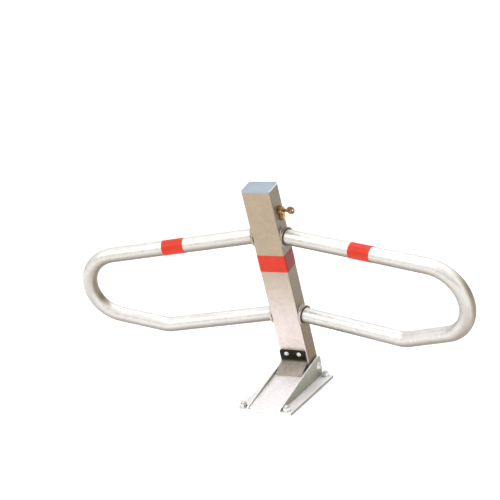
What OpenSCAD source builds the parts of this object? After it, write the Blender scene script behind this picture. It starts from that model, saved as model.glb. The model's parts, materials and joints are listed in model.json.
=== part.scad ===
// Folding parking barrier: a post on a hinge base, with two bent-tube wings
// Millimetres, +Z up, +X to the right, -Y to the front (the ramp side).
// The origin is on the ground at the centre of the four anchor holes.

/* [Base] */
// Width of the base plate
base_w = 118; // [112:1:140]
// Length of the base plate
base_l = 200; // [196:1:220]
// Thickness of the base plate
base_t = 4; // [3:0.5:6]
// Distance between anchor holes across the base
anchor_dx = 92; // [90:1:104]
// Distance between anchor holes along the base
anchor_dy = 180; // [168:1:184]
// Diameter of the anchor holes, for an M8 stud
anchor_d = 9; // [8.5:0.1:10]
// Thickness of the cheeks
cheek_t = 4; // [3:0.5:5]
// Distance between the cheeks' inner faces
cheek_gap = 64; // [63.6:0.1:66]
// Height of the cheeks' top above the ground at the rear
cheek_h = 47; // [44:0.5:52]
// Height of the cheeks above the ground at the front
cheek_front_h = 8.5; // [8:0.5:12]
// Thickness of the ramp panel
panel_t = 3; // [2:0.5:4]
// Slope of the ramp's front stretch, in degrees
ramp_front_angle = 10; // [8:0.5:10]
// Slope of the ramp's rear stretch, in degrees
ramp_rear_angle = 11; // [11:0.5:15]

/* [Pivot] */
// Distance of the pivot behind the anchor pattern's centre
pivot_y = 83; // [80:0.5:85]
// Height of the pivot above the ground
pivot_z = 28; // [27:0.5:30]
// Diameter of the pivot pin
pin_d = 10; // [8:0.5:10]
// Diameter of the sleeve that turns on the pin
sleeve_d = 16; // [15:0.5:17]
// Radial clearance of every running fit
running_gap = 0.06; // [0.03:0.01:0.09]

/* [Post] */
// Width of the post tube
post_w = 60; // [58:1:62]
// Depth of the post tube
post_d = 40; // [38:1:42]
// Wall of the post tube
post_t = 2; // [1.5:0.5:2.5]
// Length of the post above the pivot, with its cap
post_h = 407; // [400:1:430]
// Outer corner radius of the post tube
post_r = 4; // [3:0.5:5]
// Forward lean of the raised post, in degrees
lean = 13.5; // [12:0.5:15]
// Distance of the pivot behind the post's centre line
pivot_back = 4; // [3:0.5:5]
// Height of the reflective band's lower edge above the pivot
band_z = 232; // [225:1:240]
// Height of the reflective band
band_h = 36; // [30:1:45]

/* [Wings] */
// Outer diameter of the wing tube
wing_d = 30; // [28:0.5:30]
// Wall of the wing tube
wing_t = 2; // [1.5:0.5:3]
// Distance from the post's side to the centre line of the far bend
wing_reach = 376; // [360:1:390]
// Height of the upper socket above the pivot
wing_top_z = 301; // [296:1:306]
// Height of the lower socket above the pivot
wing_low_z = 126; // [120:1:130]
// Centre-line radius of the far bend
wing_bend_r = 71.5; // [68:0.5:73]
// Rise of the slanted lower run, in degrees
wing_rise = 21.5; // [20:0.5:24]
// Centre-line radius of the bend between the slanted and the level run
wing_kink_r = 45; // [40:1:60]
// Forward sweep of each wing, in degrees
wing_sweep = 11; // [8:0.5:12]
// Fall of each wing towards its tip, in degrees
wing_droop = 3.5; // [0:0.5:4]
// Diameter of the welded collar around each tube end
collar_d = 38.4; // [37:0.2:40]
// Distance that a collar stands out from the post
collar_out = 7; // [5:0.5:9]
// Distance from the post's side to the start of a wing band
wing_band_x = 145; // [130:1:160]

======

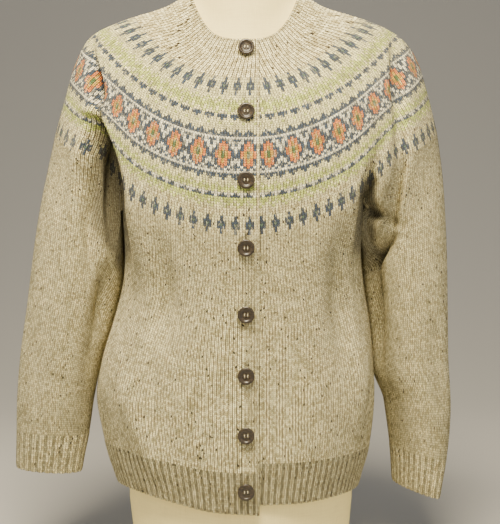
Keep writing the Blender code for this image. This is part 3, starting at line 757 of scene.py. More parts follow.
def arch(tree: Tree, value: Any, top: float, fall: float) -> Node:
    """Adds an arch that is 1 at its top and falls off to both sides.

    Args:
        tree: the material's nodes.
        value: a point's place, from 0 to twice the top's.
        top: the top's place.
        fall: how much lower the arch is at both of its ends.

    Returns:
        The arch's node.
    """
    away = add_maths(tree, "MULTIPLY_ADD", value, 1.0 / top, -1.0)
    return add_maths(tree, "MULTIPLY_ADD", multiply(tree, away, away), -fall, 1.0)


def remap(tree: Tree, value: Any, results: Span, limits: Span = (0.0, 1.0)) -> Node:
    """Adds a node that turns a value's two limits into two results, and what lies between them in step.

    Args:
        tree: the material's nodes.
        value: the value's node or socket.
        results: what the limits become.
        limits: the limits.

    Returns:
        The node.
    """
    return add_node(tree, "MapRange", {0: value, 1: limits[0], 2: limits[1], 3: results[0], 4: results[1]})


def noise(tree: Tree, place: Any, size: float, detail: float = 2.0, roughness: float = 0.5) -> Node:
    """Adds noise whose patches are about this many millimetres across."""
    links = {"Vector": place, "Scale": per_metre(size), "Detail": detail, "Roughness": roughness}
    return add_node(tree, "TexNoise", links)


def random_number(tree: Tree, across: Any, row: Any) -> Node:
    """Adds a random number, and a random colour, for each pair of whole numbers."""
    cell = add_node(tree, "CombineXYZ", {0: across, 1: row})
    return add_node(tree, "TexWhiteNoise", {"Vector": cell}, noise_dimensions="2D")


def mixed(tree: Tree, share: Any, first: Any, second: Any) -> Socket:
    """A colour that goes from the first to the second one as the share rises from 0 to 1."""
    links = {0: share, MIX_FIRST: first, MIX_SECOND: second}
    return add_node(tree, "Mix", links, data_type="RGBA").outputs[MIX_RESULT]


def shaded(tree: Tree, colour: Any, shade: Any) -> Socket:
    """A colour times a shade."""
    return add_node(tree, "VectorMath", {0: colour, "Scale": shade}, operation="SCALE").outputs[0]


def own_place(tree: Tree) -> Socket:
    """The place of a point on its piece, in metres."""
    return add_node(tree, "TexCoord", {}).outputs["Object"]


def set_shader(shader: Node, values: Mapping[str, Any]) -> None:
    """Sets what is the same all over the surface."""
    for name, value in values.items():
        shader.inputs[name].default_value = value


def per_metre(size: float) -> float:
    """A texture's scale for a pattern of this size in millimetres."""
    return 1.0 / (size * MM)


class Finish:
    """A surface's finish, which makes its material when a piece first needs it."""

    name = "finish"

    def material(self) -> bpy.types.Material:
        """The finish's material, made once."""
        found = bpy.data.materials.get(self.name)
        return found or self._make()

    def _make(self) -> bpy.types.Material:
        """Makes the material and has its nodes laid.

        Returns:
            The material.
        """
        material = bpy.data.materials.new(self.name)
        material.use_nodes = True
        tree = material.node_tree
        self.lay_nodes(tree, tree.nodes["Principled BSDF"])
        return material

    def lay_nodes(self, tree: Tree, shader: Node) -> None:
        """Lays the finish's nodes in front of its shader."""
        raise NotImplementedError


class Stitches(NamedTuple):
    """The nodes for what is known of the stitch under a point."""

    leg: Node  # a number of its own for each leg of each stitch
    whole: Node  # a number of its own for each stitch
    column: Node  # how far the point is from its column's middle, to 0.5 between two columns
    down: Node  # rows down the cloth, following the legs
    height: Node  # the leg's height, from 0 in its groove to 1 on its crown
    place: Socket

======

**What you should do**
State the number of lines above that hold the string "behind", with nothing added.

**Task output**
3